Brin's and Wojcicki's children don't exactly live in the lap of luxury that their parents' wild successes would indicate though. As Wojcicki told The New York Times last year, she wants to protect her children from the "insanity" of the billionaire lifestyle — the kids do their own laundry, for instance.
The duo are among the most philanthropic billionaires in the US. From 2000 to 2017, Brin has donated $37.5 billion (6% of his fortune) and Page $38.5 billion (4%). (That's nothing on Warren Buffet's giving 71% of his fortune, though.)
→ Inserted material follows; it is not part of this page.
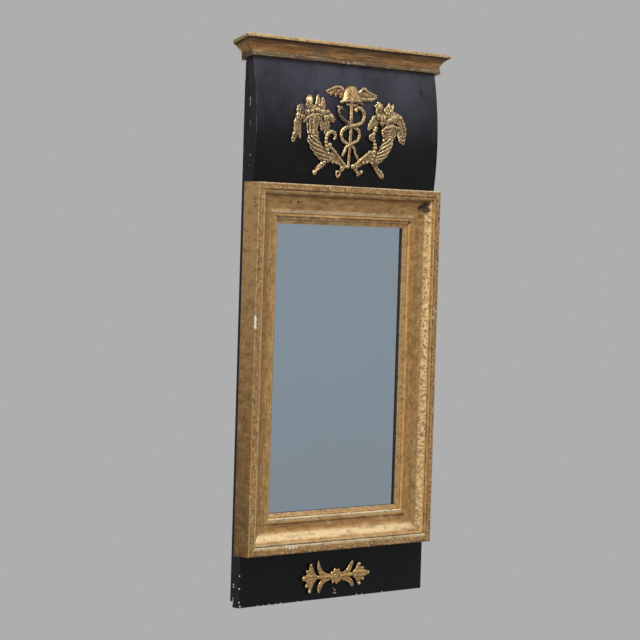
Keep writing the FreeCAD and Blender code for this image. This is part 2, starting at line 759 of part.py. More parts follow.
def tapered(place, whole, shares, sides=ROD_SIDES):
    """A faceted rod along a smooth curve; each share row is across, up, lift and radius."""
    points = [place(across, up, lift) for across, up, lift, radius in shares]
    curve = Part.BSplineCurve()
    curve.interpolate(points)
    stations = [(curve.parameter(point), row[3]) for point, row in zip(points, shares)]
    if len(shares) < FEW_ROWS:
        stations += [((first[0] + last[0]) / 2, (first[1] + last[1]) / 2)
                     for first, last in zip(stations, stations[1:])]
    turns = [2 * math.pi * (side + 0.5) / sides for side in range(sides)]
    rings = []
    for where, radius in sorted(stations):
        tangent = curve.tangent(where)[0]
        across = tangent.cross(Vector(0, 1, 0)).normalize()
        depth = across.cross(tangent).normalize()
        rings.append([curve.value(where) + (across * math.cos(turn) + depth * math.sin(turn))
                      * (radius * whole) for turn in turns])
    return faceted(rings)


def turned(seat, whole, shares, sides=DOME_SIDES):
    """A faceted upright form round a line through its seat; each row is height and radius."""
    turns = [2 * math.pi * (side + 0.5) / sides for side in range(sides)]
    rings = []
    for height, radius in shares:
        rings.append([seat + Vector(radius * math.cos(turn), radius * math.sin(turn), height)
                      * whole for turn in turns])
    return faceted(rings)


def balls(place, whole, shares):
    """Faceted fruit and knobs; each share row is across, up, lift and radius."""
    made = []
    for across, up, lift, radius in shares:
        tilts = [math.radians(degrees) for degrees in BALL_TILTS]
        rows = [(radius * math.sin(tilt), radius * math.cos(tilt)) for tilt in tilts]
        made.append(turned(place(across, up, lift), whole, rows, BALL_SIDES))
    return made


def casting(pieces, ground, *trims):
    """Cuts a casting's pieces to the board behind, fuses them and trims them to a neighbour."""
    whole = pieces[0].cut(ground)
    for piece in pieces[1:]:
        whole = whole.fuse(piece.cut(ground))
    for trim in trims:
        whole = whole.cut(trim)
    if len(whole.Solids) != 1:
        volumes = [round(one.Volume) for one in whole.Solids]
        raise RuntimeError(f"a casting came out as solids of {volumes} mm3")
    return whole.removeSplitter()


def bowed_ground():
    """Everything behind the bowed face."""
    top, foot = size("frieze_height"), size("foot_front")
    middle = top / 2
    arc = Part.Arc(Vector(0, foot, 0), Vector(0, bow_front(middle), middle),
                   Vector(0, size("head_front"), top)).toShape()
    far = -foot
    back_edges = Part.makePolygon([
        Vector(0, size("head_front"), top), Vector(0, far, top), Vector(0, far, 0),
        Vector(0, foot, 0),
    ])
    face = Part.Face(Part.Wire([arc] + back_edges.Edges))
    made = face.extrude(Vector(size("frieze_width"), 0, 0))
    made.translate(Vector(-size("frieze_width") / 2, 0, size("frame_top")))
    return made


def slab(x_from, x_to):
    """Everything in front of the wall between two places across."""
    depth, top = 3 * size("batten_thickness + frame_depth"), size("frieze_top")
    low = size("apron_bottom")
    return Part.makeBox(x_to - x_from, depth, top - low, Vector(x_from, -depth, low))


BEHIND_FRIEZE = bowed_ground()
HALF_GAP = size("crest_gap") / 2
CREST_MIDDLE = size("crest_offset")

staff_shares = [(0, 0.808, 0, 0.026), (-0.01, 0.5, 0, 0.022), (-0.02, 0.142, 0, 0.017)]
right_snake_shares = [
    (0.09, 0.752, 0.015, 0.018), (0.19, 0.757, 0.015, 0.021), (0.245, 0.70, 0.015, 0.023),
    (0.235, 0.635, 0.015, 0.023), (0.16, 0.582, 0.025, 0.023), (0, 0.552, 0.042, 0.022),
    (-0.14, 0.525, 0.018, 0.022), (-0.195, 0.475, 0.012, 0.021), (-0.175, 0.415, 0.008, 0.020),
    (-0.10, 0.368, 0, 0.018), (0, 0.345, 0, 0.016), (0.055, 0.30, 0.006, 0.014),
    (0.10, 0.225, 0.006, 0.009),
]
left_snake_shares = [
    (-0.202, 0.752, 0.012, 0.019), (-0.207, 0.666, 0.010, 0.022), (-0.138, 0.605, 0.004, 0.023),
    (-0.03, 0.567, 0, 0.023), (0.092, 0.531, 0.008, 0.022), (0.128, 0.479, 0.012, 0.021),
    (0.111, 0.425, 0.020, 0.020), (0.02, 0.378, 0.034, 0.018), (-0.082, 0.341, 0.022, 0.016),
    (-0.164, 0.236, 0.006, 0.010),
]
head_share = 0.026


def caduceus():
    """The staff with two snakes wound about it."""
    pieces = [tapered(on_frieze, CREST_HEIGHT, staff_shares)]
    for coil in (right_snake_shares, left_snake_shares):
        pieces.append(tapered(on_frieze, CREST_HEIGHT, coil))
        across, up, lift, radius = coil[0]
        pieces += balls(on_frieze, CREST_HEIGHT, [(across, up, lift, head_share)])
    return casting(pieces, BEHIND_FRIEZE)


def helmet():
    """The round helmet with its brim, between two wings."""
    seat = on_frieze(0, 0.81, -0.078)
    dome_shares = [
        (0, 0.120), (0.018, 0.162), (0.040, 0.122), (0.095, 0.114), (0.145, 0.086),
        (0.180, 0.045), (0.190, 0.012),
    ]
    wing_shares = [
        (0.12, 0.865, 0, 0.040), (0.22, 0.925, 0, 0.050), (0.34, 0.925, 0, 0.042),
        (0.44, 0.895, 0, 0.020),
    ]
    pieces = [turned(seat, CREST_HEIGHT, dome_shares)]
    for hand in (1, -1):
        feather = [(hand * across, up, lift, radius) for across, up, lift, radius in wing_shares]
        pieces.append(tapered(on_frieze, CREST_HEIGHT, feather))
    return casting(pieces, BEHIND_FRIEZE)


def cornucopia():
    """The right-hand horn of plenty with its fruit, hook, arm, foot and curl."""
    horn_shares = [
        (0.70, 0.635, -0.07, 0.135), (0.69, 0.54, -0.045, 0.105), (0.685, 0.46, -0.02, 0.076),
        (0.65, 0.37, -0.016, 0.066), (0.57, 0.28, -0.012, 0.055), (0.46, 0.175, -0.008, 0.042),
    ]
    hook_shares = [
        (0.40, 0.19, 0, 0.036), (0.43, 0.28, 0, 0.029), (0.455, 0.37, 0, 0.024),
        (0.445, 0.44, 0, 0.021), (0.395, 0.475, 0, 0.019), (0.345, 0.455, 0, 0.017),
        (0.33, 0.42, 0, 0.015),
    ]
    arm_shares = [
        (0.46, 0.18, 0, 0.040), (0.32, 0.225, 0, 0.030), (0.17, 0.15, 0, 0.022),
        (0.07, 0.09, 0, 0.019), (-0.02, 0.085, 0, 0.018),
    ]
    foot_shares = [(0.46, 0.18, 0, 0.036), (0.54, 0.10, 0, 0.022), (0.645, 0.03, 0, 0.027)]
    curl_shares = [(0.13, 0.12, 0, 0.020), (0.17, 0.06, 0, 0.017), (0.20, 0.02, 0, 0.018)]
    strand_shares = [(0.91, 0.66, 0, 0.050), (0.965, 0.53, 0, 0.038), (1.0, 0.40, 0, 0.014)]
    leaf_shares = [(0.52, 0.64, 0, 0.045), (0.42, 0.59, 0, 0.040), (0.33, 0.57, 0, 0.020)]
    bud_shares = [(0.74, 0.75, 0, 0.036), (0.76, 0.83, 0, 0.032), (0.775, 0.885, 0, 0.010)]
    berry_shares = [(0.58, 0.74, 0.004, 0.034), (0.575, 0.82, 0, 0.030), (0.585, 0.865, 0, 0.010)]
    fruit_shares = [
        (0.51, 0.67, -0.01, 0.058), (0.615, 0.722, -0.01, 0.066), (0.74, 0.69, -0.02, 0.078),
        (0.87, 0.69, -0.01, 0.058),
    ]
    knob_shares = [(0.33, 0.43, 0, 0.024), (0.205, 0.015, 0, 0.027)]
    rods = (hook_shares, arm_shares, foot_shares, curl_shares, strand_shares,
            leaf_shares, bud_shares, berry_shares)
    rim_shares = [(-0.018, 0.122), (0, 0.143), (0.018, 0.122)]
    band_shares = [(-0.016, 0.074), (0, 0.092), (0.016, 0.074)]
    pieces = [tapered(on_frieze, CREST_HEIGHT, horn_shares, DOME_SIDES)]
    pieces += [tapered(on_frieze, CREST_HEIGHT, rod) for rod in rods]
    pieces += balls(on_frieze, CREST_HEIGHT, fruit_shares + knob_shares)
    for (across, up, lift, radius), hoop in ((horn_shares[0], rim_shares),
                                             (horn_shares[2], band_shares)):
        pieces.append(turned(on_frieze(across, up, lift), CREST_HEIGHT, hoop))
    other_half = slab(CREST_MIDDLE - CREST_HALF, CREST_MIDDLE + HALF_GAP)
    return casting(pieces, BEHIND_FRIEZE, other_half)


solid_feature("caduceus", caduceus())
solid_feature("winged_helmet", helmet())
horn_right = cornucopia()
solid_feature("cornucopia_right", horn_right)
solid_feature("cornucopia_left", horn_right.mirror(Vector(CREST_MIDDLE, 0, 0), Vector(1, 0, 0)))


def behind_apron():
    """Everything behind the apron's face."""
    width, height = size("apron_width"), size("apron_height")
    corner = Vector(-width / 2, size("back - apron_thickness"), size("apron_bottom"))
    return Part.makeBox(width, size("apron_thickness"), height, corner)


def rosette():
    """A flower of six petals round a button."""
    petal_count = 6
    petal_share, reach_share, button_share = 0.36, 0.64, 0.30
    radius = size("rosette_radius") / SPRAY_HEIGHT
    shares = [(0, 0, 0, button_share * radius + petal_share * radius / 2)]
    for number in range(petal_count):
        turn = 2 * math.pi * number / petal_count
        across = reach_share * radius * math.cos(turn) * SPRAY_HEIGHT / SPRAY_HALF
        shares.append((across, reach_share * radius * math.sin(turn), 0, petal_share * radius))
    return casting(balls(on_apron, SPRAY_HEIGHT, shares), behind_apron())


def leaf_spray():
    """The right-hand spray: a stem, two curved leaves and the two side lobes of a palmette."""
    stem_shares = [
        (0.12, 0, 0, 0.13), (0.32, -0.01, 0, 0.09), (0.48, 0, 0, 0.11), (0.70, 0.02, 0, 0.17),
        (0.85, 0.03, 0, 0.19), (0.98, 0.04, 0, 0.05),
    ]
    leaf_shares = [
        [(0.15, 0.05, 0, 0.09), (0.35, 0.20, 0.01, 0.12), (0.47, 0.51, 0, 0.10),
         (0.53, 0.98, 0, 0.03)],
        [(0.15, -0.07, 0, 0.10), (0.33, -0.23, 0.01, 0.12), (0.45, -0.55, 0, 0.11),
         (0.50, -0.93, 0, 0.03)],
        [(0.57, 0.05, 0, 0.10), (0.68, 0.30, 0.01, 0.15), (0.73, 0.55, 0, 0.13),
         (0.725, 0.80, 0, 0.04)],
        [(0.56, -0.03, 0, 0.11), (0.66, -0.31, 0.01, 0.14), (0.72, -0.57, 0, 0.13),
         (0.71, -0.86, 0, 0.04)],
    ]
    pieces = [tapered(on_apron, SPRAY_HEIGHT, stem_shares)]
    pieces += [tapered(on_apron, SPRAY_HEIGHT, shares) for shares in leaf_shares]
    middle = on_apron(0, 0, 0)
    deep = size("batten_thickness + frame_depth")
    disc = Part.makeCylinder(size("rosette_radius + crest_gap"), 2 * deep,
                             Vector(middle.x, middle.y - deep, middle.z), Vector(0, 1, 0))
    return casting(pieces, behind_apron(), disc)


solid_feature("rosette", rosette())
spray_right = leaf_spray()
spray_middle = Vector(size("spray_offset"), 0, 0)
solid_feature("leaf_spray_right", spray_right)
solid_feature("leaf_spray_left", spray_right.mirror(spray_middle, Vector(1, 0, 0)))

doc.recompute()

# Checks and files

for thing in doc.Objects:
    if {"Invalid", "Error"} & set(thing.State):
        raise RuntimeError(f"{thing.Name} is {thing.State}")

NODES = [
    "frame_rail_top", "frame_rail_bottom", "frame_stile_left", "frame_stile_right",
    "mirror_glass", "glazing_blocks", "backboard_upper", "backboard_lower", "backboard_nails",
    "back_batten_left", "back_batten_right", "batten_nails_left", "batten_nails_right",
    "upper_tie", "lower_tie", "frieze_board", "frieze_rib_left", "frieze_rib_right",
    "hanger_rail", "cornice_front", "cornice_return_left", "cornice_return_right",
    "cornice_core", "cornice_glue_blocks", "apron_board", "hanger_eye", "hanging_ring",
    "caduceus", "winged_helmet", "cornucopia_left", "cornucopia_right", "rosette",
    "leaf_spray_left", "leaf_spray_right",
]
os.makedirs("parts", exist_ok=True)
for name in NODES:
    thing = doc.getObject(name)
    shape = thing.Shape
    if shape.isNull() or not shape.isValid() or not shape.Solids:
        raise RuntimeError(f"{name} has no valid shape")
    shape.exportStep(f"parts/{name}.step")
    print(f"{name}: {len(shape.Solids)} solids, {shape.Volume / 1000:.2f} cm3")
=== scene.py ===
"""Looks of the pier mirror: worn gilding, black boards, an old plate and gilt relief castings.

Metres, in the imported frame: X to the right, Y into the wall, Z up. Lengths named _mm are
millimetres.
"""

import math
import random

import bmesh
import bpy
from mathutils import Matrix, Vector


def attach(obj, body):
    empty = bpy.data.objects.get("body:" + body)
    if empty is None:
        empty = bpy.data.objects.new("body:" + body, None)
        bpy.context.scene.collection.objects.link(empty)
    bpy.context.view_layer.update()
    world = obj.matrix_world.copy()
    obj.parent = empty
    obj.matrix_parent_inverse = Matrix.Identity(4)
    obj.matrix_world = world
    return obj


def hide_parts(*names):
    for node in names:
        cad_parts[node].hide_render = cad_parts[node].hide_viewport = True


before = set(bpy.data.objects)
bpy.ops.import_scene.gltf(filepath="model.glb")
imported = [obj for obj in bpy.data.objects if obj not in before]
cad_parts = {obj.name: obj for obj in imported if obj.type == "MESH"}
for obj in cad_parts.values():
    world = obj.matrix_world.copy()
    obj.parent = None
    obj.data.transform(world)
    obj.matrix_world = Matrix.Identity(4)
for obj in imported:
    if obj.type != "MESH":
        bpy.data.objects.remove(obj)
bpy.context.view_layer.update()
MM = 0.001

# Lay-out of the object, in millimetres

FRONT, FRAME_DEPTH = -41, 31
FRAME_TOP, FRAME_MIDDLE, FRAME_BOTTOM = -114, -375.5, -637
HALF_WIDTH, HALF_HEIGHT, MOULDING = 182, 261.5, 56.4
PLATE_HALF_WIDTH, PLATE_HALF_HEIGHT = 132.1, 211.6
FRIEZE_TOP, FRIEZE_HEIGHT, FRIEZE_HALF, FRIEZE_THICKNESS = 60, 174, 181.5, 13
FOOT_FRONT, HEAD_FRONT, BULGE = -26.2, -20.4, 7.4
CORNICE_HEIGHT, TILT = 25.6, math.radians(17)
APRON_HALF, APRON_FRONT = 182.5, -24

# The relief as drawn from the front left: its raised parts shift to the left, and the frieze's
# drawing is moved, leaned and narrowed a little; past RELIEF_FRONT its height is pressed flat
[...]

And Brin has been reportedly building an entire flying airship at a NASA research center near Mountain View, California. The project costs between $100 and $150 million — and is funded entirely by Brin.
The airship will measure more than 600 feet. Sources say Brin pictures the airship delivering goods and food on humanitarian missions, as well as being an "air yacht" for the billionaire's friends and family.
Brin also spends his money on a variety of thrill-seeking hobbies.
Brin is a lover of roller hockey, ultimate Frisbee, gymnastics, and high-flying trapeze. He has been spotted at advanced trapeze classes at the Circus Warehouse in New York City, which costs $1,760 per month.
Page has been known to kite board — sometimes with Richard Branson.
Brin pays 47 workers' salaries, who all work for him and his family — including ex-bankers who manage his philanthropy and finances, a fitness coordinator, a yacht captain, an archivist, and a photographer.
For these two 45-year-olds, the combined net worth of more than $100 billion is a far cry from their humble beginnings in the garage in Menlo Park where it all began.